Because quasi-experimental studies do not have the benefit of randomization to eliminate potential bias from confounding variables, it is crucial that they are designed well. In practice, it can be difficult to identify a matched comparison group due to unobservable variables that affect energy use or because of the uniqueness of the participants (for large C&I customers). Additionally, a well-designed model assumes that the evaluator can identify all relevant variables that truly matter without overfitting the regression.

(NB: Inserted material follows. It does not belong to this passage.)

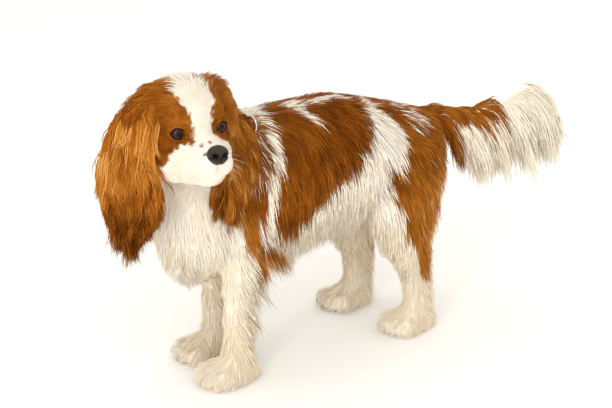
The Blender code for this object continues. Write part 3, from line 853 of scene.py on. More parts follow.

If we are ultimately looking for the effect of the program on savings and it is difficult to fully account for all confounding non-program factors, it may be helpful to look beyond overall net savings. Structural causal models may be one way of doing this.

Structural Causal Models

I recently read the Book of Why by Judea Pearl and it got the wheels turning in my head. The book explores causal inference, the idea that humans are good at seeing that certain things cause other things to happen but that it is difficult to teach this to a computer. Artificial intelligence is good at making associations from millions of points of data[2] but is not as good at counterfactuals, such as “was it X that caused Y?” or “what would have happened if X had not occurred?” In order to bridge this gap, Pearl advocates for the use of structural causal models and causal diagrams.

A causal diagram represents a structural causal model. A structural causal model is made of three components: variables (explanatory variables, outcome variables, and unobserved variables), the causal relationship between variables, and the probability of a change in one variable given a change in a related variable.

In addition to explanatory variables and outcome variables, variables may be confounding or mediator variables. Confounding variables are associated with both the explanatory or treatment variable (X) and the outcome variable (Y) that may obscure the causal effect of X on Y. Mediator variables explain (at least some of) the causal effect of X on Y. The figure below shows a simplified example of a causal diagram with a confounding variable and a mediator variable. Each variable is connected to others with an arrow based on its causal relationship and each arrow (path) would have a coefficient.[3]

In this example, because the confounding variable has an effect on the explanatory variable, it must be controlled for. However, because the mediator variable is in the causal path between the explanatory and outcome variables, if you control for that, then you block the effect of X on Y because X works by changing the mediator variable.

Now let’s look at how the same simple causal diagram might apply to an energy efficiency program:

Here we see that non-program factors (e.g., attitude towards efficiency, past experience, size of the company) have an effect on both program participation and whether the measure was installed. To get a clear view of the program’s impact on the installation of the measure, these confounding variables need to be controlled for. In this simple example, the incentive is a mediator of program participation, so controlling for that would prevent us from seeing the effect of program participation on the installation.[4]

Now in real life, the causal diagram for a real program would likely be much messier and more like the diagram below (and even this is very simplified).

Using Causal Diagrams as an NTG Tool

In Pearl’s book, structural causal models are mathematical models likely based on large data sets from quasi-experimental observation studies. This allows for the development of coefficients for all variables and, ultimately, a number showing the causal effect of the explanatory variable (treatment) on the outcome. Evaluators just do not have that data available for most energy efficiency programs. However, I think causal diagrams can still be useful in all types of NTG research, even the survey-based approach.

Similar to how program theory/logic models provide value in describing how a program is supposed to work, causal diagrams require reflection on why a program works. As Pearl says “unlike correlation, causal analysis requires the user to make a subjective commitment. She must draw a causal diagram that reflects her qualitative belief – or, better yet, the consensus belief of researchers in her field of expertise – about the topology of the causal processes at work.”

Another benefit of causal diagrams is once we understand the variables at play in a participant’s decision to install a measure, we can then research which is most important. In the example above, we see that the program causes the installation through an incentive and technical assistance. But which of these direct effects is more important? Are there indirect effects not included in this model that are also important? Only by making a “subjective commitment” to a causal model can we start asking these questions to improve the program.

 

 

[1] Note that these approaches are complex and by boiling them down to a few paragraphs I made some gross generalizations and left a lot out. Please don’t call the data science police.

[2] Such as “based on this database of one million chess games, this move is associated with a higher percentage of wins than that move” or “based on the fact that you listened to Lake Street Dive and Sammy Rae & the Friends, you might like Busty and the Bass.”

[3] Note that arrows only show that there is a relationship – it may be positive or negative.

[4] This is a simplified example. In real life, many programs have other ways beyond incentives to influence the adoption of energy efficiencies, such as technical resources and assistance.